Law-abiding before Derik’s conviction, David has turned into something of a chronic troublemaker in the intervening years. When I visited the family six years ago, David joked that his tombstone would read “Well-known to police.”
I had gone to Chilliwack to interview the family , where they’d moved from Saanich years earlier to be closer to Derik at Matsqui penitentiary. The parents were resolutely convinced of Derik’s innocence, and still are.
The irony is that their need to believe that Derik doesn’t deserve to be in prison ensures that he’ll never get out.
It also guarantees the worst kind of prison time. Any time somebody in charge grows weary of Derik’s ongoing refusal to admit his guilt, he’s dispatched to a tougher prison as punishment. The 33-year-old had worked his way into a healing-style aboriginal prison by the time of his last bid for parole. Now, he’s back behind bars in Matsqui.
How will it end for Lord? Possibly with a genuine lifetime in jail if he continues to deny the murders. The system may have grown more sensitive to allegations of wrongful conviction, but not in a case where only one of the three men convicted is continuing to deny the trio’s crime.

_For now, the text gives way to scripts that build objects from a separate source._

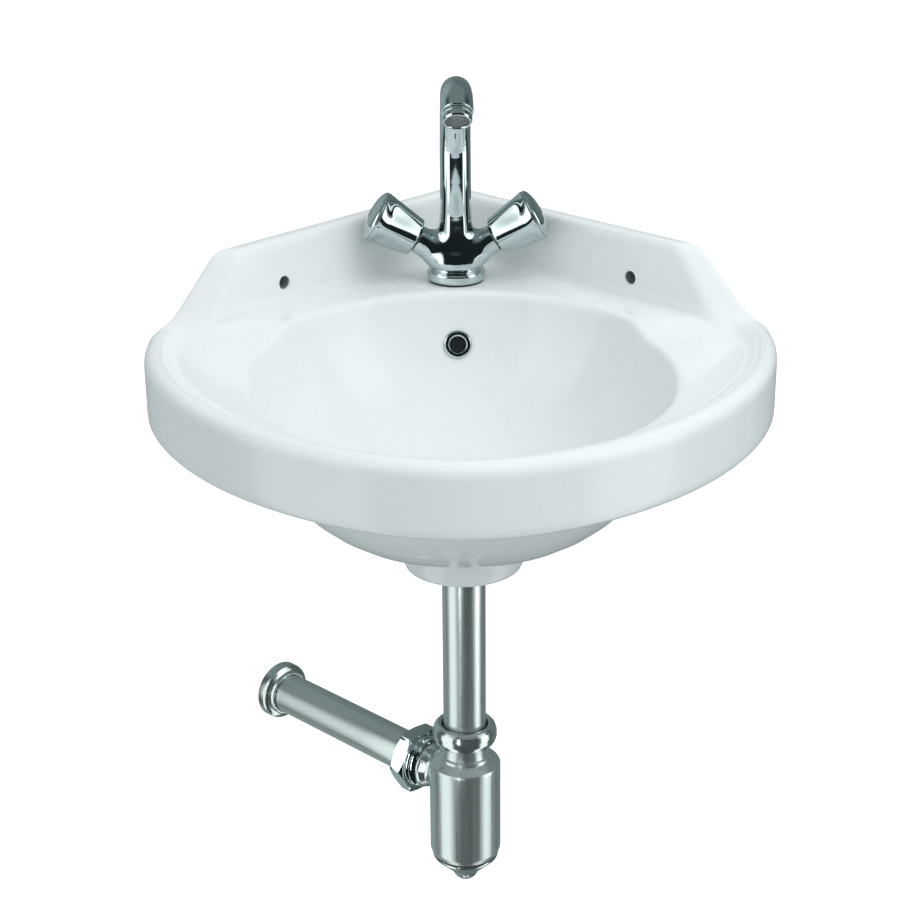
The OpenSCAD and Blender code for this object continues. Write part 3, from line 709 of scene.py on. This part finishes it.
KNOB_FROM, KNOB_TO, KNOB_R0, KNOB_R1, CAP_H = 36.0, 71.0, 15.5, 21.5, 6.0
RIDGE_POWER = 0.75


def hollow_between(angle):
    """0 on each of a knob's four ridges and 1 in the middle of the hollows between them."""
    return ((1 - math.cos(4 * angle)) / 2) ** RIDGE_POWER


def knob_shape(angle, r, z):
    """Four ridges, one of them to the front. The hollows run out before the dome."""
    if r < 12.7:
        return r
    depth = 0.13 + 0.07 * ease(37, 62, z) - 0.16 * ease(61, 71, z) - 0.03 * ease(37.2, 36, z)
    weight = min(1, max(0, (r - 12.6) / 1.2))
    return r * (1 - weight * depth * hollow_between(angle))


def cap_shape(angle, r, z):
    return r * (1 - 0.04 * min(1, r / KNOB_R1) ** 1.5 * hollow_between(angle))


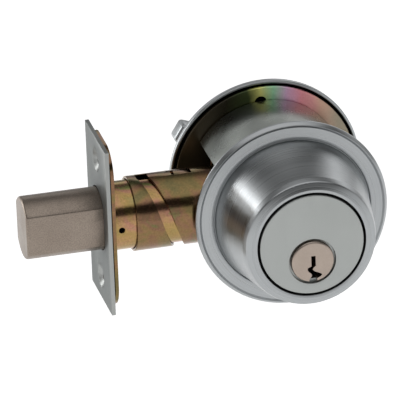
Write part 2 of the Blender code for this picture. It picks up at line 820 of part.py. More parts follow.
def make_mounting_plate():
    back = MOUNT_Y + MOUNT_THICK
    plate = turned("mounting_plate", [(0, MOUNT_Y), (MOUNT_RADIUS, MOUNT_Y), (MOUNT_RADIUS, back), (0, back)])
    spread = MOUNT_HOLE_Z * math.sin(MOUNT_HOLE_TILT)
    centre = rods("plate_centre", [((0, 10, AXIS_Z), (0, 30, AXIS_Z))], 8.0, is_tool=True)
    spots = [(side * -spread, side * MOUNT_HOLE_Z) for side in (1, -1)]
    locating = rods("locating_holes", [((x, 10, z), (x, 30, z)) for x, z in spots], 2.05, is_tool=True)
    bolt_holes = rods(
        "plate_bolt_holes",
        [((0, 10, side * POST_Z), (0, 30, side * POST_Z)) for side in (1, -1)],
        2.6,
        is_tool=True,
    )
    screw_holes = rods(
        "plate_screw_holes",
        [((side * ROSE_SCREW_X, 10, 0), (side * ROSE_SCREW_X, 30, 0)) for side in (1, -1)],
        1.5,
        TINY,
        is_tool=True,
    )
    cut(plate, centre, locating, bolt_holes, screw_holes)
    settle(plate, "yellow_zinc")

    head = back + GAP
    bolt = [
        (0, -8),
        (2.1, -8),
        (2.1, head),
        (3.4, head),
        (3.4, head + 1.3),
        (2.8, head + 2.0),
        (0, head + 2.0),
    ]
    for name, side in {"upper": 1, "lower": -1}.items():
        piece = turned("through_bolt_" + name, bolt, steps=TINY, centre=(0, side * POST_Z))
        settle(piece, "plain_steel")


def make_rose():
    outline = [
        (30.6, 18.3),
        (ROSE_RADIUS - 0.5, 18.3),
        (ROSE_RADIUS, 18.9),
        (ROSE_RADIUS, 19.9),
        (ROSE_RADIUS - 0.6, 20.9),
        (ROSE_RADIUS - 1.6, 21.3),
        (ROSE_RADIUS - 2.4, 21.0),
        (GROOVE_RADIUS + 0.6, 20.8),
        (GROOVE_RADIUS - 0.1, 21.0),
        (21.6, ROSE_FACE - 1.5),
        (20.8, ROSE_FACE - 0.4),
        (19.8, ROSE_FACE),
        (0, ROSE_FACE),
        (0, ROSE_FACE - 1.6),
        (19.0, ROSE_FACE - 1.6),
        (20.0, ROSE_FACE - 2.4),
        (24.2, 19.5),
        (30.3, 19.3),
    ]
    rose = turned("inside_rose", outline)
    holes = rods(
        "rose_screw_holes",
        [((side * ROSE_SCREW_X, 10, 0), (side * ROSE_SCREW_X, 30, 0)) for side in (1, -1)],
        1.6,
        TINY,
        is_tool=True,
    )
    turn_hole = rods("turn_opening", [((0, 25, AXIS_Z), (0, 40, AXIS_Z))], 6.5, BIG, is_tool=True)
    cut(rose, holes, turn_hole)
    settle(rose, "satin_chrome")
    screw = [(0, 17.5), (1.2, 17.5), (1.2, 21.25), (2.3, 21.25), (1.9, 22.3), (0, 22.5)]
    for name, side in SIDES.items():
        piece = turned("rose_screw_" + name, screw, steps=TINY, centre=(side * ROSE_SCREW_X, 0))
        settle(piece, "satin_chrome")


def make_thumbturn():
    shaft = [
        (0, 25.4),
        (6.0, 25.4),
        (6.0, 26.2),
        (5.0, 26.2),
        (5.0, 27.3),
        (6.0, 27.3),
        (6.0, ROSE_FACE + GAP),
        (TURN_HUB - 0.5, ROSE_FACE + GAP),
        (TURN_HUB - 0.5, WING_LOW + 1.0),
        (0, WING_LOW + 1.0),
    ]
    turn = turned("thumbturn", shaft, steps=36, centre=(0, AXIS_Z))
    wing = extruded("wing_stock", teardrop(), WING_LOW, WING_HIGH, is_tool=True)
    socket = extruded(
        "tail_socket",
        bar_section(TAIL_WIDTH + 2 * GAP, TAIL_THICK + 2 * GAP, CRANK_ANGLE),
        20,
        TAIL_END + 0.5,
        is_tool=True,
    )
    join(turn, wing)
    cut(turn, socket)
    settle(turn, "satin_chrome", turn_axis)
    clip = turned("turn_clip", ring(5.25, 8.4, 26.35, 27.15), steps=SMALL, centre=(0, AXIS_Z))
    settle(clip, "hardened_steel", turn_axis)
    washer_outline = ring(6.4, 10.2, 27.5, ROSE_FACE - 1.9)
    washer = turned("friction_washer", washer_outline, steps=SMALL, centre=(0, AXIS_Z))
    settle(washer, "hardened_steel")


clear_scene()
parts = new_collection("deadbolt_lock")
cutters = new_collection("cutters")
finishes = {name: make_finish(name) for name in FINISHES}
collar_axis = joint_empty("collar_axis", (0, COLLAR_BACK, 0))
plug_axis = joint_empty("plug_axis", (0, FACE_Y, AXIS_Z))
turn_axis = joint_empty("turn_axis", (0, ROSE_FACE, AXIS_Z))
bolt_axis = joint_empty("bolt_axis", (-BACKSET, 0, 0))
roller_axis = joint_empty("roller_axis", (-67, 0, -4.6))

make_collar()
make_housing()
make_cylinder()
make_plug()
make_pins()

plate_hole = bolt_form("bolt_opening", BOLT_RADIUS + GAP, BOLT_FLAT + GAP, -75, -40, EDGE_ROUND, is_tool=True)
backing_back = make_faceplate(plate_hole)
make_tubes(backing_back)
make_case()
make_bolt()
make_crank()

make_mounting_plate()
make_rose()
make_thumbturn()
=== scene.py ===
import math

import bpy
from mathutils import Matrix, Vector


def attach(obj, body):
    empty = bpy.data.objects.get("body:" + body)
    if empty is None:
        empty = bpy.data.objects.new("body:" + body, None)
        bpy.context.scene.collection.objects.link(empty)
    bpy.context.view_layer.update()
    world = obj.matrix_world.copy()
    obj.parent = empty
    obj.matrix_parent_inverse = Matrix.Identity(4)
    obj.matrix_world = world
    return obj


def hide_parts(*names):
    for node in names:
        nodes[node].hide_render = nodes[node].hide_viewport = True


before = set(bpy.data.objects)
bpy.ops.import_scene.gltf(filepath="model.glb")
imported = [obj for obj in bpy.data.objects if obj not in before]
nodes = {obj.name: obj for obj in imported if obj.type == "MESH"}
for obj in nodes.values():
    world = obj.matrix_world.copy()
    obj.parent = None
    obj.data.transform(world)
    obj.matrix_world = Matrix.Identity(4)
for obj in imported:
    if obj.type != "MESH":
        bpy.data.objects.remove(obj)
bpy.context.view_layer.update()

mm = 0.001
bpy.context.scene.view_settings.view_transform = "Standard"


def hexColor(text):
    # an sRGB hex value as the linear colour that the shader wants
    parts = [int(text[i:i + 2], 16) / 255 for i in (0, 2, 4)]
    return [c / 12.92 if c <= 0.04045 else ((c + 0.055) / 1.055) ** 2.4 for c in parts] + [1]


def addNode(tree, kind, inputs=None, **settings):
    # one node with its settings; an input is a value or the socket that feeds it
    node = tree.nodes.new("ShaderNode" + kind)
    for name, value in settings.items():
        setattr(node, name, value)
    for name, value in (inputs or {}).items():
        if isinstance(value, bpy.types.NodeSocket):
            tree.links.new(value, node.inputs[name])
        else:
            node.inputs[name].default_value = value
    return node


def rampOf(tree, factor, stops):
    # a colour ramp from (place, colour) stops, where a colour is a hex value or a grey level
    ramp = addNode(tree, "ValToRGB", {"Fac": factor})
    marks = ramp.color_ramp.elements
    while len(marks) < len(stops):
        marks.new(0.5)
    for mark, (place, color) in zip(marks, stops):
        mark.position = place
        mark.color = hexColor(color) if isinstance(color, str) else (color, color, color, 1)
    return ramp.outputs["Color"]


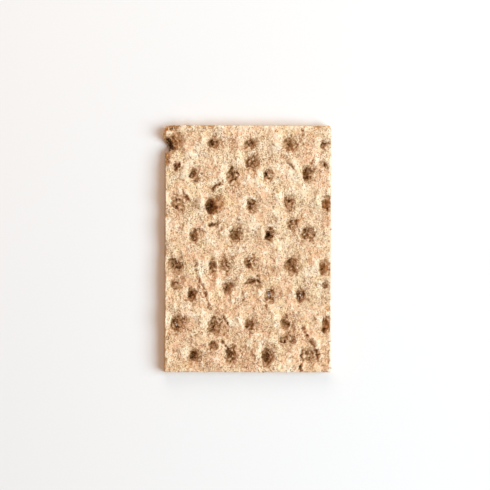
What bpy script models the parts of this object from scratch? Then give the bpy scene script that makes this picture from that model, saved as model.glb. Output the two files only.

I got an anonymous e-mail the last time I wrote about Lord in 2001, declaring that Lord was very much guilty as charged no matter what he said.
I think he likely is. But it would be a tremendously hard confession for him to make now, given that his parents have spent the last 10 years and every nickel of their savings on asserting his innocence.
They believe in his innocence, and I sometimes think he has ended up convincing himself of that as well. But if you can’t admit guilt, you stay in jail. And so it goes for Derik Lord.
No one is well-served by keeping Lord in prison. Jails are expensive, and not known for their positive impacts. If Lord was a violent young man, he hasn’t stayed that way, and seems like the kind of guy who’d lead a quiet life far from the public eye if ever released.
But the stories a family tells itself sometimes take on lives of their own, and pretty soon there’s no turning back. The burden of the lie just may be Lord’s to bear for a lifetime.